Ein Traum finaler Gleichberechtigung

Die Geschichte ist geprägt von einer Missachtung grundlegender Rechte für homosexuelle Menschen – und auch in der Geschichte der Kirche beschädigten homophobe und diskriminierende Urteile und Verhaltensweisen das Bild der Kirche. Umso mehr ist es zu bedauern, wenn die katholische Kirche in der öffentlichen Wahrnehmung nun wieder so erscheint, als stünde sie mit ihrer Lehre und Praxis einer Gleichberechtigung von Schwulen und Lesben im Wege.
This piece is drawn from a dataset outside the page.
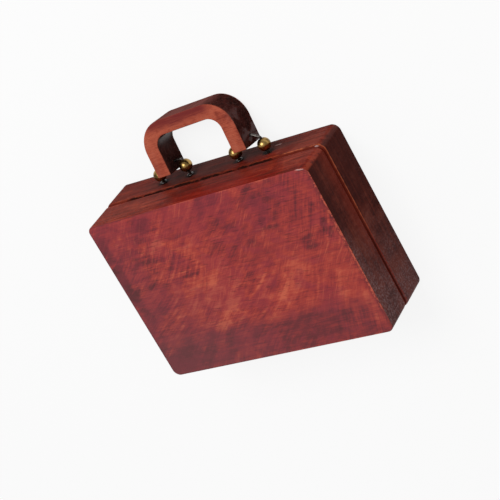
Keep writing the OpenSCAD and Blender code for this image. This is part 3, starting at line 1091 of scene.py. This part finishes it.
@dataclass
class Case:
    """The wooden case: tray and lid, each of four rails and a panel."""

    stain: SideStain = SideStain()
    width: float = 100.0
    depth: float = 70.0
    height: float = 30.0
    seam: float = 15.0
    gap: float = 0.2
    panel: float = 2.5
    setback: float = 0.2
    corner: float = 3.0
    leaf: float = 0.4
    room: float = 0.15
    hinge_x: float = 28.0
    hinge_y: float = 34.1
    hinge_length: float = 14.0
    pocket: float = 1.05
    leaf_reach: float = 3.6
    magnet: Triple = (36.0, -31.7, 1.2)
    magnet_radius: float = 1.27
    wire_x: tuple = (-24.0, -11.2, 11.2, 24.0)
    wire_z: float = 8.4
    wire_depth: float = 3.6
    wire_bore: float = 0.55
    drop: float = 1.35
    drop_shape: Triple = (1.0, 0.62, 0.8)
    drop_grip: float = 0.35
    drop_sway: float = 1.1
    drop_pulls: tuple = (((-0.9, 0, 0.3), (-0.25, 0, 0.15)), ((0.6, 0, -0.7), (0.1, 0, -0.3)))

    def build(self) -> None:
        """Model and dress every board."""
        tray = Shell("tray", self.width, self.depth, self.corner, self.seam - self.gap / 2,
                     self.panel, 0.0)
        lid = Shell("lid", self.width - 2 * self.setback, self.depth - 2 * self.setback,
                    self.corner - self.setback, self.seam + self.gap / 2,
                    self.height - self.panel, self.height)
        for part, slot in ((tray, "tray_wood"), (lid, "lid_rail_wood")):
            rails = {side: part.rail(side) for side in (Side.HANDLE, Side.HINGE, Side.LEFT)}
            rails[Side.RIGHT] = rails[Side.LEFT].copy(f"{part.name}_board_{Side.RIGHT.label}",
                                                      Matrix.Rotation(math.pi, 4, "Z"))
            for side, piece in rails.items():
                self._let_in(piece, part, side)
                wires = self.wire_x if part is tray and side is Side.HANDLE else ()
                finish = BoardFinish(f"{part.name}_stain_{side.label}", self.stain, side.run, wires)
                piece.dress(finish.material())
                piece.fit(part.name, slot, f"{part.name}_rail_{side.label}")
        top = lid.panel("lid_top_board").dress(LidPanelFinish(self.stain).material())
        top.fit("lid", "lid_panel_wood", "lid_panel")
        finish = BoardFinish("tray_stain_back", self.stain, Run.ALONG_X)
        back = tray.panel("tray_back_board").dress(finish.material())
        back.fit("tray", "tray_wood", "tray_panel")

    def _let_in(self, piece: Piece, part: Shell, side: Side) -> None:
        """Cut a rail's beds for hinges, magnets and wires.

        Args:
            piece: The rail.
            part: Tray or lid.
            side: Where it stands.
        """
        up = part.up
        if side is Side.HINGE:
            reach, half = self.leaf_reach + self.room, self.hinge_length / 2 + self.room
            low, high = sorted((part.rim - up * self.leaf, part.rim + up * CLEAR))
            for x in (-self.hinge_x, self.hinge_x):
                piece.cut(Piece.block("bed", (x - half, self.hinge_y - reach, low),
                                      (x + half, self.hinge_y + 2 * CLEAR, high)))
                piece.cut(Piece.rod("pocket", (x - half, self.hinge_y, self.seam),
                                    (x + half, self.hinge_y, self.seam), self.pocket))
        if side is Side.HANDLE:
            x, y, deep = self.magnet
            for end in (-x, x):
                piece.cut(Piece.rod("seat", (end, y, part.rim - up * deep),
                                    (end, y, part.rim + up * CLEAR), self.magnet_radius))
        if side is Side.HANDLE and up > 0:
            front, dab = -self.depth / 2, self._dab()
            for x in self.wire_x:
                piece.cut(Piece.rod("bore", (x, front - CLEAR, self.wire_z),
                                    (x, front + self.wire_depth, self.wire_z), self.wire_bore, 24))
                place = Matrix.Translation(Vector((x, front, self.wire_z)) * MM)
                piece.join(dab.copy("dab_copy", place @ Matrix.Rotation(x, 4, "Y")))
            dab.discard()

    def _dab(self) -> Piece:
        """Model an uneven drop of dark glue, to sit half sunk in the rail round a wire.

        Returns:
            The drop.
        """
        Piece.clear()
        bpy.ops.mesh.primitive_ico_sphere_add(subdivisions=4, radius=self.drop * MM,
                                              scale=self.drop_shape)
        drop = Piece.added("dab")
        for centre, pull in self.drop_pulls:
            drop.edit(Part.VERTEX, lambda v: (v - Vector(centre)).length < self.drop_grip)
            bpy.ops.transform.translate(value=[c * MM for c in pull], use_proportional_edit=True,
                                        proportional_edit_falloff="SMOOTH",
                                        proportional_size=self.drop_sway * MM)
        return drop


@dataclass
class Hanging:
    """The handle, its two bent wires and their four beads."""

    width: float = 41.0
    reach: float = 17.1
    foot: float = 3.3
    thick: float = 11.6
    leg: float = 5.8
    bar: float = 5.5
    outer: float = 10.6
    inner: float = 5.0
    arris: float = 0.35
    cant: float = 1.7
    pivot_y: float = -42.5
    pivot_z: float = 8.4
    gap: float = 0.1
    wire: float = 0.5
    leg_play: float = 0.07
    bead_play: float = 0.03
    bead: float = 2.5
    dish: float = 0.12
    bead_y: float = -38.3
    slip: float = 0.8
    spread: float = 6.4
    knee: float = 0.5
    over: float = 0.6
    bend: float = 0.7
    bend_step: float = 7.0
    root_y: float = -31.4

    @property
    def leg_x(self) -> float:
        """Distance of a leg's middle from the handle's."""
        return self.width / 2 - self.leg / 2

    @property
    def droop(self) -> float:
        """Angle at which the far edge of the bar meets the table."""
        return (math.asin((self.pivot_z - self.gap) / math.hypot(self.reach, self.thick / 2))
                - math.atan2(self.thick / 2, self.reach))

    @property
    def lift(self) -> Matrix:
        """Place of the handle's own frame."""
        pivot = Matrix.Translation(Vector((0, self.pivot_y, self.pivot_z)) * MM)
        return (pivot @ Matrix.Rotation(math.radians(self.cant), 4, "Z")
                @ Matrix.Rotation(self.droop, 4, "X"))

    def build_handle(self) -> None:
        """Model and dress the handle: a board less its opening and the bores of its legs."""
        half, thick = self.width / 2, self.thick
        arches = ((half, self.reach, self.foot, self.outer, thick),
                  (half - self.leg, self.reach - self.bar, self.foot + CLEAR, self.inner,
                   thick + 2 * CLEAR))
        piece, opening = (
            Piece.block("handle_arch", (-side, -far, -deep / 2), (side, near, deep / 2)).round_off(
                radius, 28, lambda a, b: abs(a.z - b.z) > 1 and a.y < 0)
            for side, far, near, radius, deep in arches)
        piece.cut(opening)
        piece.ease(self.arris, 4)
        radius, long = self.wire + self.leg_play, 5 * CLEAR
        for x in (-self.leg_x, self.leg_x):
            piece.cut(Piece.rod("bore", (x - long, 0, 0), (x + long, 0, 0), radius, 32))
        piece.move(self.lift)
        finish = HandleFinish(self.lift, thick / 2, self.reach, self.bar)
        piece.dress(finish.material()).fit("handle", "handle_wood", "handle")

    def _on_pivot(self, x: float) -> Vector:
        """Point on the pivot line."""
        turn = math.radians(self.cant)
        return Vector((x * math.cos(turn), self.pivot_y + x * math.sin(turn), self.pivot_z))

    def bead_place(self, leg: int, side: int) -> Vector:
        """Find the middle of a bead.

        Args:
            leg: The leg, -1 or 1.
            side: The side of the leg, -1 or 1.

        Returns:
            The middle. One bead has slipped outwards.
        """
        x = self._on_pivot(leg * self.leg_x).x + side * self.spread
        y = self.bead_y - (self.slip if (leg, side) == (1, -1) else 0)
        return Vector((x, y, self.pivot_z))

    def wire_path(self, leg: int) -> list[Vector]:
        """Find the corners of a wire.

        Args:
            leg: The leg, -1 or 1.

        Returns:
            The corners, from rail to rail.
        """
        path = []
        for side in (-1, 1):
            bead = self.bead_place(leg, side)
            root = Vector((bead.x, self.root_y, bead.z))
            knee = Vector((bead.x, bead.y - self.bead - self.knee, bead.z))
            bend = self._on_pivot(leg * self.leg_x + side * (self.leg / 2 + self.over))
            path += [root, knee, bend] if side < 0 else [bend, knee, root]
        return path

    def build_wire(self, leg: int) -> None:
        """Model and dress one wire: runs are extruded and bends are spun.

        Args:
            leg: The leg, -1 or 1.
        """
        path = self.wire_path(leg)
        label = "left" if leg < 0 else "right"
        Piece.clear()
        bpy.ops.mesh.primitive_circle_add(vertices=20, radius=self.wire * MM, fill_type="NGON",
                                          location=path[0] * MM, rotation=(math.pi / 2, 0, 0))
        piece = Piece.added(f"bent_wire_{label}")
        piece.edit(Part.FACE)
        at = path[0]
        for last, corner, following in zip(path, path[1:], path[2:] + [None]):
            way = (corner - last).normalized()
            onward = (following - corner).normalized() if following else way
            angle = way.angle(onward)
            back = self.bend * math.tan(angle / 2)
            stop = corner - way * back
            bpy.ops.mesh.extrude_region_move(TRANSFORM_OT_translate={"value": (stop - at) * MM})
            if following:
                centre = stop + Vector((-way.y, way.x, 0)) * self.bend
                steps = max(2, round(math.degrees(angle) / self.bend_step))
                bpy.ops.mesh.spin(steps=steps, angle=-angle, center=centre * MM, axis=(0, 0, 1))
                at = corner + onward * back
        steel = MetalFinish(f"dark_wire_{label}", srgb(104, 98, 94), srgb(54, 49, 46), 0.38)
        piece.dress(steel.material(), 50).fit("tray", "wire_steel", f"wire_{label}")

    def _bead(self) -> Piece:
        """Model the bead at the origin.

        Returns:
            A ball, bored through, with dished mouths.
        """
        Piece.clear()
        bpy.ops.mesh.primitive_uv_sphere_add(segments=48, ring_count=32, radius=self.bead * MM,
                                             rotation=(math.pi / 2, 0, 0))
        piece = Piece.added("brass_bead")
        mouth = Vector((0, self.bead + CLEAR, 0))
        piece.cut(Piece.rod("bore", -mouth, mouth, self.wire + self.bead_play, 32))
        piece.ease(self.dish, 3, 40)
        brass = MetalFinish("aged_brass", srgb(190, 154, 92), srgb(96, 74, 38), 0.27, 0.006)
        return piece.dress(brass.material(), 40)

    def build(self) -> None:
        """Model and dress the handle, wires and beads."""
        self.build_handle()
        bead = self._bead()
        for leg in (-1, 1):
            self.build_wire(leg)
            for side in (-1, 1):
                label = ("left" if leg < 0 else "right") + ("_outer" if leg == side else "_inner")
                place = Matrix.Translation(self.bead_place(leg, side) * MM)
                bead.copy(f"brass_bead_{label}", place).fit("tray", "bead_brass", f"bead_{label}")
        bead.discard()


class Fittings:
    """Hinges, nails, magnets and dividers, whose CAD shapes are kept."""

    def build(self) -> None:
        """Give each kept node its finish."""
        brass = MetalFinish("hinge_brass_sheet", srgb(180, 144, 84), srgb(146, 112, 62), 0.36)
        nickel = MetalFinish("magnet_plating", srgb(206, 202, 194), srgb(168, 162, 152), 0.26)
        finishes = {"hinge": brass.material(), "leaf": brass.material(),
                    "magnets": nickel.material(),
                    "divider_long": ThinWoodFinish("divider_grain_x", Run.ALONG_X).material(),
                    "divider_cross": ThinWoodFinish("divider_grain_y", Run.ALONG_Y).material()}
        for name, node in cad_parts.items():
            fitting = [finish for key, finish in finishes.items() if key in name]
            if fitting and not node.hide_render:
                for slot in node.material_slots:
                    slot.material = fitting[0]
                LOG.info("%s keeps its CAD shape", node.name)


@dataclass
class Studio:
    """Camera at the photograph's viewpoint, white table and soft light."""

    eye: Triple = (-352.61, -227.11, 474.16)
    right: Triple = (-0.79806, 0.46247, -0.38629)
    up: Triple = (-0.20222, -0.80944, -0.55128)
    back: Triple = (-0.56763, -0.36184, 0.73951)
    lens: float = 121.93
    sensor: float = 36.0
    nearest: float = 0.01
    table: float = 6.0
    table_z: float = -0.0001
    ambient: float = 0.5
    white: tuple = (1.0, 1.0, 1.0, 1.0)
    lamp: Triple = (0.05, -0.45, 0.62)
    lamp_size: float = 0.4
    lamp_power: float = 2.6

    def build(self) -> None:
        """Set up the studio."""
        self._camera()
        self._table()
        self._light()
        bpy.context.scene.view_settings.view_transform = "Standard"

    def _camera(self) -> None:
        """Set up the camera."""
        data = bpy.data.cameras.new("viewpoint")
        data.lens = self.lens
        data.sensor_width = self.sensor
        data.clip_start = self.nearest
        camera = bpy.data.objects.new("viewpoint", data)
        axes = Matrix((self.right, self.up, self.back)).transposed().to_4x4()
        camera.matrix_world = Matrix.Translation(Vector(self.eye) * MM) @ axes
        bpy.context.scene.collection.objects.link(camera)
        bpy.context.scene.camera = camera

    def _table(self) -> None:
        """Lay the table top."""
        Piece.clear()
        bpy.ops.mesh.primitive_plane_add(size=self.table, location=(0, 0, self.table_z))
        table = bpy.context.view_layer.objects.active
        table.name = "white_table"
        table.data.materials.append(TableFinish().material())

    def _light(self) -> None:
        """Hang a soft box that looks at the case, in an even white surround."""
        data = bpy.data.lights.new("key_box", "AREA")
        data.size = self.lamp_size
        data.energy = self.lamp_power
        lamp = bpy.data.objects.new("key_box", data)
        lamp.location = self.lamp
        lamp.rotation_euler = (-Vector(self.lamp)).to_track_quat("-Z", "Y").to_euler()
        bpy.context.scene.collection.objects.link(lamp)
        world = bpy.data.worlds.new("surround")
        world.use_nodes = True
        surround = world.node_tree.nodes["Background"]
        surround.inputs["Color"].default_value = self.white
        surround.inputs["Strength"].default_value = self.ambient
        bpy.context.scene.world = world


def main() -> None:
    """Build the studio and every sub-assembly in order."""
    logging.basicConfig(level=logging.INFO, format="%(name)s: %(message)s")
    Studio().build()
    Case().build()
    Hanging().build()
    Fittings().build()
    Piece.clear()


if __name__ == "__main__":
    main()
Noch ist es nur eine Wunschvorstellung. Schwule und lesbische Paare können sich gleichberechtigt wie heterosexuelle Paare das Sakrament der Ehe spenden, und die Kirche erkennt solche Verbindungen an. Es wird eine Kirche sein, die sich von der Bürde und Schuld einer homophoben Vergangenheit endgültig befreit hat. Es wird deutlich sein, dass nie mehr Homosexualität und auch nicht homosexuelle Handlungen als solche als Sünde angesehen werden. Sünde ist der Missbrauch der Sexualität. Sünde ist der Sexismus und die Abwertung von Menschen aufgrund ihres Geschlechts oder der sexuellen Orientierung. (Klaus Heidegger, 15.12.2017)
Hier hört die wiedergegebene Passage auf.